**Given instruction**
Return exactly the listing's lines, from its first line to the line holding "return [cone, foot]", ends included.

# START OF Available data

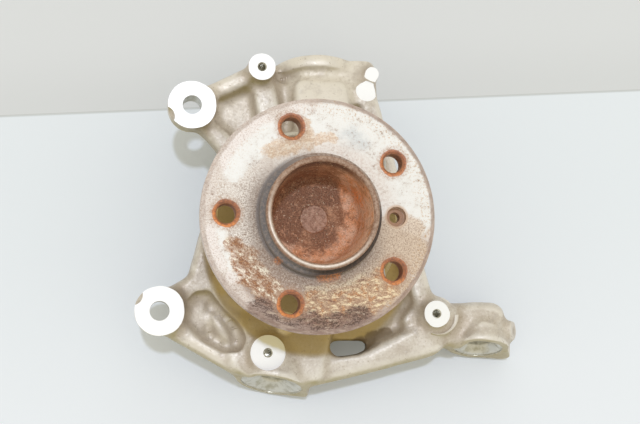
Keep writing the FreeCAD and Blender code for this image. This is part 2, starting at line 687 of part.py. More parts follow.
def joint_boss(radius, top_radius, length, heel):
    """A ball-joint boss standing on its machined face, with a heel on the side away from the wheel."""
    cone = Part.makeCone(radius, top_radius, length)
    cone = cone.makeFillet(JOINT_ROUNDING, [edge for edge in cone.Edges if edge.CenterOfMass.z < 1e-6])
    core = (0, 0, radius - JOINT_ROUNDING)
    foot = Part.Face(belt([core, heel])).extrude(Vector(0, 0, JOINT_HEEL_HEIGHT))
    return [cone, foot]


def joint_bosses():
    """Both ball-joint bosses."""
    lower = joint_boss(LOWER_JOINT_RADIUS, LOWER_JOINT_TOP_RADIUS, LOWER_JOINT_LENGTH, LOWER_JOINT_HEEL)
    arm = joint_boss(ARM_JOINT_RADIUS, ARM_JOINT_TOP_RADIUS, ARM_JOINT_LENGTH, ARM_JOINT_HEEL)
    lower_frame_here = upright_frame(LOWER_JOINT, -LOWER_JOINT_AXIS)
    arm_frame_here = upright_frame(ARM_JOINT, -ARM_JOINT_AXIS)
    return [placed(lump, lower_frame_here) for lump in lower] + [placed(lump, arm_frame_here) for lump in arm]


def joint_tool(face_radius):
    """What a ball-joint seat removes: a shallow dish and a bore through the boss."""
    front = JOINT_HEEL_HEIGHT
    bore_end = 2 * LOWER_JOINT_LENGTH
    return turned([
        (0, front),
        (face_radius, front),
        (face_radius, -JOINT_SEAT_STEP),
        (face_radius - JOINT_RIM_WIDTH, -JOINT_SEAT_STEP),
        (JOINT_BORE_RADIUS, -JOINT_SEAT_STEP - JOINT_SEAT_DEPTH),
        (JOINT_BORE_RADIUS - JOINT_BORE_TAPER, -bore_end),
        (0, -bore_end),
    ])


def strut_axis():
    """Direction of the strut, up and away from the wheel."""
    lean = math.radians(STRUT_LEAN)
    return Vector(0, math.cos(lean), -math.sin(lean))


def strut_frame():
    """Placement at the collar's top with z up the strut axis and y away from the wheel."""
    return upright_frame(STRUT_TOP, strut_axis())


def strut_collar():
    """Collar with a thick bead round its mouth, its clamp ears and the pad on its front."""
    body = turned([
        (0, 0),
        (COLLAR_BEAD_RADIUS, 0, BEAD_ROUNDING),
        (COLLAR_BEAD_RADIUS, -COLLAR_BEAD_HEIGHT, BEAD_ROUNDING),
        (COLLAR_RADIUS, -COLLAR_BEAD_HEIGHT - BEAD_FOOT, BEAD_FOOT),
        (COLLAR_RADIUS, -COLLAR_LENGTH),
        (0, -COLLAR_LENGTH),
    ])
    ears = Part.makeBox(CLAMP_EAR_REACH, CLAMP_EAR_FRONT + CLAMP_EAR_BACK, CLAMP_EAR_HEIGHT,
                        Vector(0, -CLAMP_EAR_FRONT, -CLAMP_EAR_HEIGHT - 1))
    ears = ears.makeFillet(CLAMP_EAR_ROUNDING, [edge for edge in ears.Edges
                                                if edge.CenterOfMass.x > CLAMP_EAR_REACH - 1])
    panel = Part.Face(rounded_wire([
        (PANEL_LEFT, -COLLAR_LENGTH),
        (PANEL_RIGHT, -COLLAR_LENGTH),
        (PANEL_RIGHT, -PANEL_DROP, PANEL_CORNER),
        (PANEL_LEFT, -PANEL_DROP, PANEL_CORNER),
    ]))
    panel.rotate(Vector(0, 0, 0), Vector(1, 0, 0), 90)
    panel = panel.extrude(Vector(0, -PANEL_PROUD, 0))
    panel = panel.makeFillet(CAST_ROUNDING, [edge for edge in panel.Edges
                                             if edge.CenterOfMass.y < -PANEL_PROUD + 1e-6
                                             and edge.CenterOfMass.z > -COLLAR_LENGTH + 1])
    return [placed(lump, strut_frame()) for lump in (body, ears, panel)]


def clamp_nubs():
    """The two small cast nubs on the front of the clamp."""
    return [
        post(LOW_NUB, LOW_NUB_RADIUS, LOW_NUB_DEPTH, NUB_BACK),
        post(HIGH_NUB, HIGH_NUB_RADIUS, HIGH_NUB_DEPTH, NUB_BACK),
    ]


def strut_tools():
    """What the strut clamp removes: the bore, the slot and the pinch-bolt hole."""
    bore = Part.makeCylinder(STRUT_BORE_RADIUS, STRUT_BORE_DEPTH + 5, Vector(0, 0, -STRUT_BORE_DEPTH))
    slot = Part.makeBox(2 * CLAMP_EAR_REACH, CLAMP_SLOT, 2 * CLAMP_EAR_HEIGHT,
                        Vector(0, -CLAMP_SLOT / 2, -STRUT_BORE_DEPTH))
    pinch = Part.makeCylinder(PINCH_HOLE_RADIUS, CLAMP_EAR_FRONT + CLAMP_EAR_BACK,
                              Vector(PINCH_SIDE, CLAMP_EAR_WALL - CLAMP_EAR_FRONT, -PINCH_DROP),
                              Vector(0, 1, 0))
    return [placed(tool, strut_frame()) for tool in (bore, slot, pinch)]


def window():
    """The opening between the carrier ring and the bottom beam."""
    face = Part.Face(rounded_wire(WINDOW))
    face.translate(Vector(0, 0, -ARM_BACK))
    return face.extrude(Vector(0, 0, ARM_BACK - FLANGE_THICKNESS))


def steering_knuckle():
    """The aluminium casting with its machined faces and holes."""
    lumps = carrier_ring() + caliper_arms() + webs() + shield_bosses() + lower_frame()
    lumps += joint_bosses() + strut_collar() + clamp_nubs()
    body = lumps[0].fuse(lumps[1:])
    spigot = SPIGOT_RADIUS + SPIGOT_CLEARANCE
    shoulder = RIB_BACK - CARRIER_LIP_THICKNESS
    far_back = 2 * RIB_BACK
    bore = turned([
        (0, 0),
        (FLANGE_RADIUS + FLANGE_CLEARANCE, 0),
        (FLANGE_RADIUS + FLANGE_CLEARANCE, -SEAT_DEPTH),
        (spigot, -SEAT_DEPTH),
        (spigot, -shoulder),
        (CARRIER_LIP_RADIUS, -shoulder),
        (CARRIER_LIP_RADIUS, -far_back),
        (0, -far_back),
    ])
    tools = [bore, window()] + strut_tools()
    tools.append(post(SHIELD_BOTTOM, SHIELD_BOTTOM_RADIUS, FACE_DEPTH - SPOT_FACE_REACH, FACE_DEPTH))
    tools.append(placed(joint_tool(LOWER_JOINT_SEAT_RADIUS), around(LOWER_JOINT, LOWER_JOINT_AXIS)))
    tools.append(placed(joint_tool(ARM_JOINT_SEAT_RADIUS), around(ARM_JOINT, ARM_JOINT_AXIS)))
    for place in (UPPER_EAR, LOWER_EAR):
        tools.append(post(place, EAR_HOLE_RADIUS, 0, far_back))
    for place in (SHIELD_TOP, SHIELD_BOTTOM, SHIELD_RIGHT):
        tools.append(post(place, SHIELD_HOLE_RADIUS, 0, FACE_DEPTH + SHIELD_HOLE_DEPTH))
    for place in bearing_bolt_places():
        tools.append(post(place, BOLT_HOLE_RADIUS, SEAT_DEPTH - BOLT_RADIUS, RIB_BACK + BOLT_RADIUS))
        tools.append(post(place, BOLT_COLLAR_RADIUS + BOLT_COLLAR_CLEARANCE, RIB_BACK, far_back))
    return body.cut(tools)


def build():
    """Every piece by node name."""
    pieces = {
        "steering_knuckle": steering_knuckle(),
        "bearing_outer_ring": bearing_outer_ring(),
        "outboard_seal_case": outboard_seal_case(),
        "outboard_seal_lip": outboard_seal_lip(),
        "inboard_seal_case": inboard_seal_case(),
        "inboard_seal_lip": inboard_seal_lip(),
        "hub_flange": hub_flange(),
        "outboard_slinger": outboard_slinger(),
        "inner_ring": inner_ring(),
        "encoder_carrier": encoder_carrier(),
        "encoder_ring": encoder_ring(),
        "outboard_cage": ball_cage(OUTBOARD_ROW_DEPTH),
        "outboard_balls": ball_row(OUTBOARD_ROW_DEPTH),
        "inboard_cage": ball_cage(INBOARD_ROW_DEPTH),
        "inboard_balls": ball_row(INBOARD_ROW_DEPTH),
    }
    for index, place in enumerate(bearing_bolt_places(), 1):
        pieces["bearing_bolt_%d" % index] = bearing_bolt(place)
    return pieces


def rest_placement():
    """The turn that lays the finished assembly on its back."""
    about_x = FreeCAD.Rotation(Vector(1, 0, 0), REST_TILT_ABOUT_X)
    about_y = FreeCAD.Rotation(Vector(0, 1, 0), REST_TILT_ABOUT_Y)
    return FreeCAD.Placement(Vector(0, 0, 0), about_y.multiply(about_x))


os.makedirs("parts", exist_ok=True)
for name, shape in build().items():
    finished = placed(shape, rest_placement())
    if not finished.isValid():
        print("not valid:", name)
    finished.exportStep("parts/%s.step" % name)
    print(name, len(finished.Solids), "solids", round(finished.Volume / 1000, 2), "cm3")
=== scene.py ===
"""Wheel hub in its steering knuckle, dressed for rendering."""
import math

import bmesh
import bpy
import numpy as np
from mathutils import Matrix, Vector, noise


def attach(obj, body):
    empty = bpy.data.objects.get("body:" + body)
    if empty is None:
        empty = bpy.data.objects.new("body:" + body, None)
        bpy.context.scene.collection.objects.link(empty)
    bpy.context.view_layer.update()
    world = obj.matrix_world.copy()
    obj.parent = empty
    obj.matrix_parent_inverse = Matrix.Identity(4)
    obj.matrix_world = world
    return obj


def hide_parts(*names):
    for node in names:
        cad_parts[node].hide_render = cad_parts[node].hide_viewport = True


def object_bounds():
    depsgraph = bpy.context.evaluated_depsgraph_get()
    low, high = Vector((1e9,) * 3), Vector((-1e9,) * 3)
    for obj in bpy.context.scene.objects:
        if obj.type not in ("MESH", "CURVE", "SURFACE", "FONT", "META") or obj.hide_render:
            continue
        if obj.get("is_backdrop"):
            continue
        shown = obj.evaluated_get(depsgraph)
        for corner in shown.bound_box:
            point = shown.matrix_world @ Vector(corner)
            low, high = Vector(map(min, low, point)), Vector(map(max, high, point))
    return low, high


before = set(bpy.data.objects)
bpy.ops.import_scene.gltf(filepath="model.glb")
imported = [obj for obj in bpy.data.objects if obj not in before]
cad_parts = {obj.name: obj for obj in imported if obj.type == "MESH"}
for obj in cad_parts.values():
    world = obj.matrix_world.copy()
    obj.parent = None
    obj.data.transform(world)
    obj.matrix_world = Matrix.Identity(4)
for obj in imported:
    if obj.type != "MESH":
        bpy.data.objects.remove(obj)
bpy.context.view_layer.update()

MM = 0.001

# Turn from the hub's own frame (z along the hub axis) to the row frame, in degrees
REST_TILT_ABOUT_X = 7.79
REST_TILT_ABOUT_Y = 2.70
TO_ROW = (Matrix.Rotation(math.radians(REST_TILT_ABOUT_Y), 4, "Y")
          @ Matrix.Rotation(math.radians(REST_TILT_ABOUT_X), 4, "X"))
TO_HUB = TO_ROW.inverted()

# Machined features of the casting in hub-frame millimetres, the same as in the solid
FACE_DEPTH = 66.0
RIB_DEPTH = 70.0
RIB_BACK = 92.0
SEAT_DEPTH = 52.0
SEAT_RADIUS = 80.5
SPIGOT_BORE_RADIUS = 46.55
SPIGOT_BORE_DEPTH = 84.0
CARRIER_BORE_RADIUS = 42.0
BOLT_HOLE_RADIUS = 6.5
BOLT_SPOT_RADIUS = 12.0
UPPER_EAR = (-79.7, 83.7)
LOWER_EAR = (-99.5, -60.1)
EAR_RADIUS = 17.0
EAR_HOLE_RADIUS = 6.75
SHIELD_TOP = (-30.8, 113.0)
SHIELD_BOTTOM = (-25.1, -88.3)
SHIELD_RIGHT = (95.1, -60.7)
SHIELD_RADII = {SHIELD_TOP: 10.0, SHIELD_BOTTOM: 11.75, SHIELD_RIGHT: 9.3}
SHIELD_HOLE_RADIUS = 2.5
SHIELD_HOLE_DEPTH = 16.0
PEDESTAL = (96.2, -62.3)
STRUT_TOP = Vector((13.0, 117.5, -107.5))
STRUT_LEAN = 15.7
STRUT_BORE_RADIUS = 24.0
STRUT_BORE_DEPTH = 50.0
STRUT_SLOT_HALVES = (41.5, 2.25, 36.0)
PINCH_REACH = 32.6
PINCH_DEPTH = 19.0
PINCH_RADIUS = 5.25
LOWER_JOINT = Vector((-20.6, -111.2, -85.0))
LOWER_JOINT_AXIS = Vector((-0.19, -0.95, 0.27)).normalized()
LOWER_JOINT_SEAT = 21.5
ARM_JOINT = Vector((131.0, -85.8, -85.0))
ARM_JOINT_AXIS = Vector((-0.08, -0.95, 0.29)).normalized()
ARM_JOINT_SEAT = 17.3
NUBS = {(45.8, 99.6): (6.35, 72.0), (50.9, 113.3): (5.0, 74.0)}


def circle_places(radius, count, start):
    """Evenly spaced places on a circle, from a start angle in degrees."""
    angles = [math.radians(start + 360 // count * index) for index in range(count)]
    return [(radius * math.cos(angle), radius * math.sin(angle)) for angle in angles]


BOLT_PLACES = circle_places(58, 4, 45)
WHEEL_HOLES = circle_places(60, 5, 36)
# How bright the orange rust on the lit side of each wheel hole's ring is, a painted highlight, from the
# upper right hole round by the left
RING_RUST_HIGHLIGHT = (0.65, 0.35, 1.0, 1.0, 0.75)

# Pocket beside the lower ear: corners in the hub frame, and the depths of its two levels
POCKET = ((-82, -54), (-75, -46.5), (-66, -45.5), (-56, -58), (-45, -68), (-39.5, -78),
          (-43, -87.5), (-55, -88), (-69, -81), (-82, -68))
POCKET_DEEP = ((-67, -50), (-57, -59), (-46, -69), (-41, -78), (-44, -86), (-55, -87), (-68, -79))
POCKET_RIM = ((-91, -70), (-88, -52), (-76, -42), (-56, -45), (-32, -66), (-28, -92), (-46, -96))
POCKET_FLOOR = 76.0
POCKET_BOTTOM = 79.5
BLISTER = Vector((-57.8, -71.0, -82.0))
BLISTER_HALF_SIZES = (15.5, 6.3, 9.0)
BLISTER_TURN = -58.0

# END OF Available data

**Full solution**
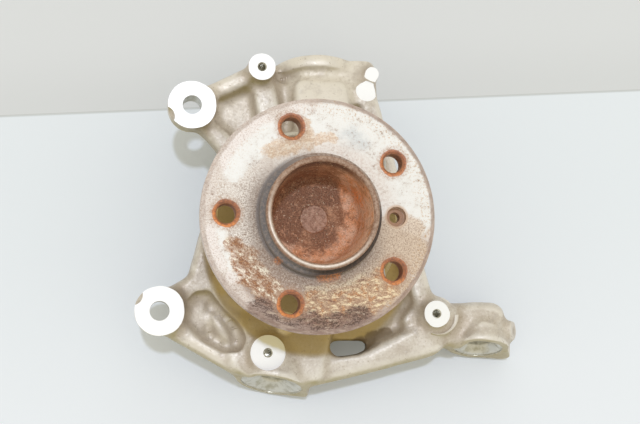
Keep writing the FreeCAD and Blender code for this image. This is part 2, starting at line 687 of part.py. More parts follow.
def joint_boss(radius, top_radius, length, heel):
    """A ball-joint boss standing on its machined face, with a heel on the side away from the wheel."""
    cone = Part.makeCone(radius, top_radius, length)
    cone = cone.makeFillet(JOINT_ROUNDING, [edge for edge in cone.Edges if edge.CenterOfMass.z < 1e-6])
    core = (0, 0, radius - JOINT_ROUNDING)
    foot = Part.Face(belt([core, heel])).extrude(Vector(0, 0, JOINT_HEEL_HEIGHT))
    return [cone, foot]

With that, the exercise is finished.